*What is needed*
Quote every line below exactly as it reads.
[START OF Stored data]
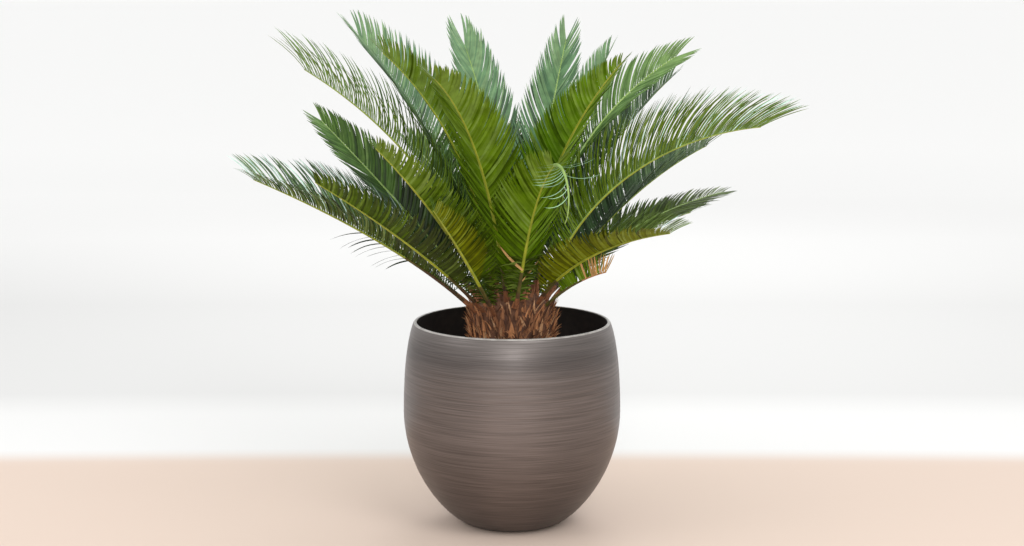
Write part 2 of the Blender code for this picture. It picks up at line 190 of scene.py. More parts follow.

# How a frond looks. Its leaflets have the tones upper and lower up to the share turn of its rib,
# and upper_far and lower_far beyond it. A pair of tones is for the first hand and the other.
# Width and pitch are times the usual ones. A leaflet turns forward by bend degrees from root to
# tip, its tip sinks by droop and it turns about itself by twist. Glints sets how many shine from
# above in the glint tone, a painted glint, and dry has the hand and the place of each dry leaflet.
# Haze is how much paler, with more painted sheen, they grow towards the frond's tip, level how much
# paler all of them are, missing the share left out, and ends the shares of the rib where each
# hand's leaflets end.
Look = namedtuple(
    "Look",
    "upper lower turn upper_far lower_far width pitch bend droop twist glints dry haze level "
    "missing ends",
    defaults=(
        "green", "green_under", 2.0, None, None, 1.0, 1.0, 24.0, 5.0, 20.0, 0.0, (), 1.0, 0.0,
        0.0, (1.0, 1.0),
    ),
)
LOOKS = {
    "frond_left_low": Look(
        ("green", "slate"), "mid_under", 0.6, ("green", "slate"), "mid_under",
        droop=12.0, glints=0.2, haze=0.8, level=0.4,
    ),
    "frond_left_front_low": Look(
        ("green", "slate"), "mid_under", 0.55, ("green", "slate"), "green_under",
        glints=0.18, haze=0.4,
    ),
    "frond_left_back_low": Look(
        ("slate", "deep"), "deep_under", 0.5, ("haze", "green"), "deep_under",
        width=1.2, haze=0.75,
    ),
    "frond_left_front": Look("green", "green_under", width=1.1),
    "frond_left_front_short": Look("green", "yellow_under", level=-1.2),
    "frond_left_open": Look(
        "green", "green_under", width=0.75, pitch=1.2, bend=48.0, haze=1.2, level=0.4,
    ),
    "frond_left_back_tall": Look("green", "green_under", 0.54, "blue", "green_under", width=1.1),
    "frond_left_front_tall": Look("green", "olive", haze=1.2),
    "frond_front_left_tall": Look("green", "olive", width=1.15, haze=1.4),
    "frond_back_left_tall": Look("haze", "green_under", 0.4, "blue", "green_under", width=1.1),
    "frond_back_right_tall": Look("slate", "green_under", 0.4, "blue", "green_under", width=1.1),
    "frond_front_right_tall": Look("green", "bright_under", width=1.15),
    "frond_back_right": Look("blue", "green_under", level=0.5),
    "frond_right_back_tall": Look("slate", "green_under", haze=0.7),
    "frond_right_tall": Look("green", "green_under", 0.6, "haze", "green_under", pitch=1.15, haze=1.1),
    "frond_right_arching": Look("green", "green_under", width=0.72, pitch=0.68, glints=0.3, level=1.1),
    "frond_right_back_low": Look("slate", "green_under", width=1.1),
    "frond_right_low": Look("olive_upper", "olive", width=1.2, pitch=0.85, haze=0.1, level=0.9),
    "frond_right_front_low": Look(
        "olive_upper", "yellow_under", width=1.05, pitch=0.85, glints=0.04, haze=0.8, level=0.4,
    ),
    "frond_right_cut": Look(
        "olive_upper", "olive", 0.82, "dry", "dry",
        droop=-10.0, width=1.4, pitch=0.65, bend=0.0, missing=0.08,
    ),
    "frond_curled": Look("green", "olive", width=1.15, dry=((-1, 0.24), (-1, 0.25), (1, 0.17))),
    "frond_curled_tip": Look(
        "pale", "pale", width=0.5, pitch=1.1, bend=-70.0, droop=0.0, missing=0.35, ends=(0.42, 0.66),
    ),
}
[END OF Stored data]
*Result of the task*
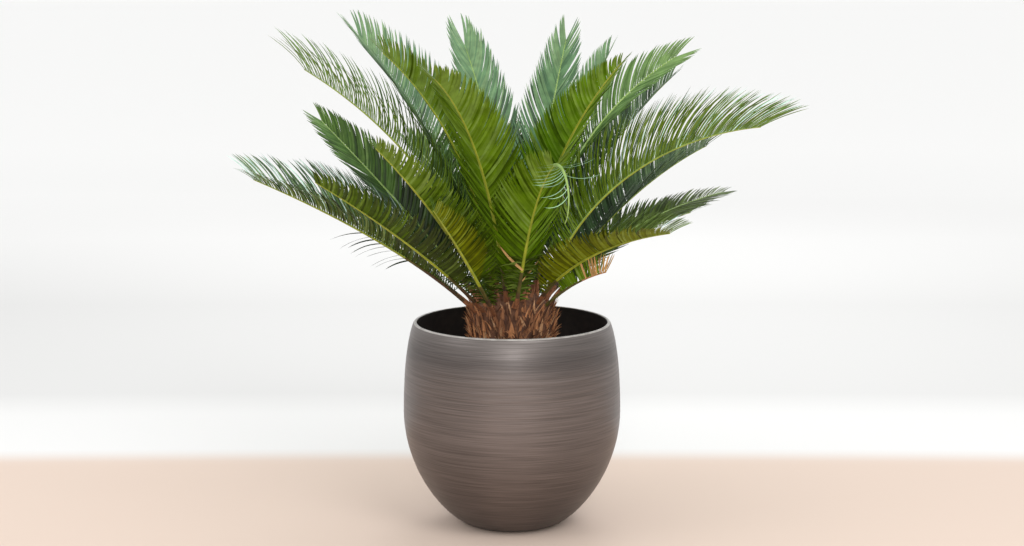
Write part 2 of the Blender code for this picture. It picks up at line 190 of scene.py. More parts follow.

# How a frond looks. Its leaflets have the tones upper and lower up to the share turn of its rib,
# and upper_far and lower_far beyond it. A pair of tones is for the first hand and the other.
# Width and pitch are times the usual ones. A leaflet turns forward by bend degrees from root to
# tip, its tip sinks by droop and it turns about itself by twist. Glints sets how many shine from
# above in the glint tone, a painted glint, and dry has the hand and the place of each dry leaflet.
# Haze is how much paler, with more painted sheen, they grow towards the frond's tip, level how much
# paler all of them are, missing the share left out, and ends the shares of the rib where each
# hand's leaflets end.
Look = namedtuple(
    "Look",
    "upper lower turn upper_far lower_far width pitch bend droop twist glints dry haze level "
    "missing ends",
    defaults=(
        "green", "green_under", 2.0, None, None, 1.0, 1.0, 24.0, 5.0, 20.0, 0.0, (), 1.0, 0.0,
        0.0, (1.0, 1.0),
    ),
)
LOOKS = {
    "frond_left_low": Look(
        ("green", "slate"), "mid_under", 0.6, ("green", "slate"), "mid_under",
        droop=12.0, glints=0.2, haze=0.8, level=0.4,
    ),
    "frond_left_front_low": Look(
        ("green", "slate"), "mid_under", 0.55, ("green", "slate"), "green_under",
        glints=0.18, haze=0.4,
    ),
    "frond_left_back_low": Look(
        ("slate", "deep"), "deep_under", 0.5, ("haze", "green"), "deep_under",
        width=1.2, haze=0.75,
    ),
    "frond_left_front": Look("green", "green_under", width=1.1),
    "frond_left_front_short": Look("green", "yellow_under", level=-1.2),
    "frond_left_open": Look(
        "green", "green_under", width=0.75, pitch=1.2, bend=48.0, haze=1.2, level=0.4,
    ),
    "frond_left_back_tall": Look("green", "green_under", 0.54, "blue", "green_under", width=1.1),
    "frond_left_front_tall": Look("green", "olive", haze=1.2),
    "frond_front_left_tall": Look("green", "olive", width=1.15, haze=1.4),
    "frond_back_left_tall": Look("haze", "green_under", 0.4, "blue", "green_under", width=1.1),
    "frond_back_right_tall": Look("slate", "green_under", 0.4, "blue", "green_under", width=1.1),
    "frond_front_right_tall": Look("green", "bright_under", width=1.15),
    "frond_back_right": Look("blue", "green_under", level=0.5),
    "frond_right_back_tall": Look("slate", "green_under", haze=0.7),
    "frond_right_tall": Look("green", "green_under", 0.6, "haze", "green_under", pitch=1.15, haze=1.1),
    "frond_right_arching": Look("green", "green_under", width=0.72, pitch=0.68, glints=0.3, level=1.1),
    "frond_right_back_low": Look("slate", "green_under", width=1.1),
    "frond_right_low": Look("olive_upper", "olive", width=1.2, pitch=0.85, haze=0.1, level=0.9),
    "frond_right_front_low": Look(
        "olive_upper", "yellow_under", width=1.05, pitch=0.85, glints=0.04, haze=0.8, level=0.4,
    ),
    "frond_right_cut": Look(
        "olive_upper", "olive", 0.82, "dry", "dry",
        droop=-10.0, width=1.4, pitch=0.65, bend=0.0, missing=0.08,
    ),
    "frond_curled": Look("green", "olive", width=1.15, dry=((-1, 0.24), (-1, 0.25), (1, 0.17))),
    "frond_curled_tip": Look(
        "pale", "pale", width=0.5, pitch=1.1, bend=-70.0, droop=0.0, missing=0.35, ends=(0.42, 0.66),
    ),
}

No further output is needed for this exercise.